枕草子 (My Favorite Things)
【第324回】 JNEM(2000年6月20日)
- 往路は6:43発あさま502号。予定通り。昨日別刷りと一緒に届いたJNEM (Journal of Nutritional and Environmental Medicine)の10巻2号(この雑誌についての詳細はここから辿れるはず)をパラパラと捲ってみたら,予想外に面白い雑誌であった。正常値というものは検査対象集団のライフスタイルによって変えるべきだと提唱するぼくの論文(実に環境医学的な成果と思うので,掲載先としてこの雑誌は最適であった)を認めてくれたところからも,反体制的な雑誌だろうとは思っていたが,予想以上だったのだ。まず,ぼくの論文の次に載っていたのが「食べ物の遺伝子組換えについての全国会議:ヒトの健康へのリスクとハザード,BSAENM,ロンドン,1999年11月5日」とかいうカンファレンス報告だったのに驚いた。ちなみにBSAENMとは,British Society for Allergy, Environmental and Nutritional Medicineの略で,JNEMを出している4つの学会の1つである。カンファレンス報告の第一パラグラフからしてこうだ。「多くの人々が,遺伝子組換え食品の安全性について関心をもっている。この国(英国)や米国において,政府の所轄機関が,ヒトの健康にとってのリスクは最小であるという保証を何度もしてきたにもかかわらず,そうだ。この日の講演と討論は,公衆の反応がおそらく妥当なものであって,公的な言明があやしいものだということを,明白に示した」
- 報告内容では,アバディーン大学のPusztai AとEwen Sが1999年10月16日号のLancetに発表したという話が面白そうだった。かいつまんでいえば,殺虫作用をもつレクチン産生遺伝子を組み込んだポテトをラットに食べさせたら胃の粘膜の肥厚とか十二指腸の過形成といった症状がでたという話だ。これはLancetの方を読んでみなければ。
- 書評も面白い。「人体生理学:医学の基礎」と「食品ベースの食餌療法ガイドラインの準備と利用」の2つが紹介されているのだが,前者は「この30年間の進歩がほとんど取り上げられていない」と酷評されているし,後者にいたっては「レビューの価値があるとは思わない」と門前払い状態である。ここまで立場がはっきりしていると,かえって気持ちいいなあ。
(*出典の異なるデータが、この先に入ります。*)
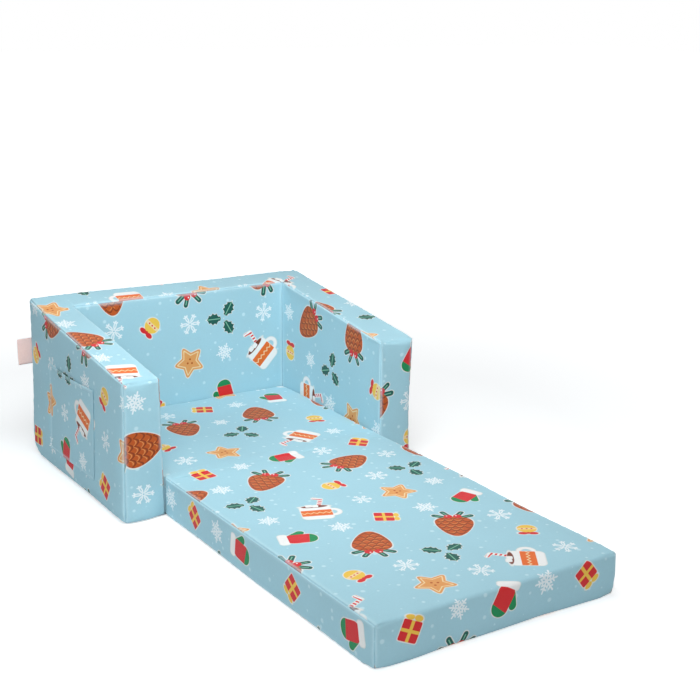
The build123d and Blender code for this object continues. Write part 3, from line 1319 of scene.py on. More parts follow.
@dataclass(frozen=True)
class PlainCloth:
    """Woven cloth of one colour, with a fine grain and a slow change of tone."""

    name: str
    colour: Colour
    thread: float = 1.2
    depth: float = 0.12
    ribbed: bool = False
    dot_pitch: float = 0.0
    dot_colour: Colour = Colour("9DB4BE")

    def make(self) -> Material:
        """Builds the material.

        Returns:
            The material.
        """
        painter = Painter(self.name, self.colour)
        flat, space = painter.flat(), painter.space()
        warp, weft = painter.weave(flat, self.thread)
        normal = painter.bump(weft if self.ribbed else warp * weft, self.depth, 0.6)
        if self.dot_pitch:
            cell = Spot(painter, painter.vector("FRACTION", painter.scaled(flat, 1 / self.dot_pitch)))
            dot = cell.disc(0.5, 0.5, 0.0).inside(0.2, 0.12)
            painter.paint(self.dot_colour, dot)
            normal = painter.bump(dot, 0.5, 0.8, normal)
        mottle = painter.noise(420.0, 3.0, space)
        tone = mottle * 0.14 + painter.noise(14.0, 2.0, space) * 0.08 + 0.89
        return painter.finish(normal, mottle * 0.15 + 0.72, tone, Specular_IOR_Level=0.25, Sheen_Weight=0.12)


@dataclass(frozen=True)
class CutFoam:
    """Open-cell foam with a cut face, whose pores have painted shade."""

    colour: Colour = Colour("F0E8CF")
    painted_pore_shade: Colour = Colour("C9BC92")
    cells: float = 900.0

    def make(self) -> Material:
        """Builds the material.

        Returns:
            The material.
        """
        painter = Painter("foam_look", self.colour)
        cells = painter.node("ShaderNodeTexVoronoi", {"Vector": painter.space(), "Scale": self.cells})
        holes = painter.wire(cells.outputs["Distance"])
        # Painted shade: the pores, where the bump dents the face, are coloured darker.
        painter.paint(self.painted_pore_shade, holes.inside(0.25, 0.3) * 0.6)
        return painter.finish(painter.bump(holes, 0.4, 0.7), 0.95, Specular_IOR_Level=0.15)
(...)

- ところで,昨日のモデル解析の進展というのは,面白いシミュレーション結果が出るパラメータが見つかったということだが,努力なしで実行速度を上げる方法を見つけたのも大きい。AthlonとかPentium IIIで実行させるためにgccでコンパイルする場合,-mpentiumproをつけると,飛躍的に実行速度が上がるのだ(メールで教えてくれたWさん,ありがとうございます)。ところが,その後の処理が遅々として進まない。結果の図示にExcel 2000 を使っているのだが,系列の削除が1つずつしかできないのが不便で仕方がないのだ。昔のExcelは系列編集という画面でいくつも続けて系列削除ができたように思うのだが,いつから選択肢が無くなってしまったのかと毒づきながら1つ1つ系列を選んではDeleteキーで削除しているわけだ。JMP 4.0が届けば解決する問題なのだが,Excel 2000での効率的な系列選択削除方法をご存じの方がいらしたら,是非お教えいただきたいと思うのである。
- 夕方,公衆衛生実習でその数理モデルについてディスカッション。今度は質的に画期的な進展があった。できあがった構想の美しさからいって,これはうまく行くだろうと確信している。早く進めたいと気がせくのだが,勝手に進めるわけにもいかないから,とりあえず進展前の状態を1つの論文にまとめておくことにした。
- 帰りは21:30発あさま535号の予定……だったが,終電になった。まあ,よくあることだ。上野から座れたからいいことにしよう。帰りの車内で,長野市立図書館で子どもの本と一緒に借りた結城恭介「コール」(祥伝社)を読了。犯人当てや謎解きが主眼ではないから本格ではないのだが,「物語」としての出来はよい(氷川透とはまた違った意味で,小峰元の青春推理シリーズを想起させる痛さをもっている)。電話を使ったトリックの博覧会といいたくなるほどネタの数は多いので,謎解き風にも書けた筈だが,たぶん読者がついてこられないだろうと踏んで説明的な出し方をしているのだろう。さすがに「C言語上の小説」を書いた結城さんだけのことはあって,ラジオライフ的な技術の小説への取り入れ方は,他のどの作家よりもこなれている。絶版ばかりなのが残念なのである。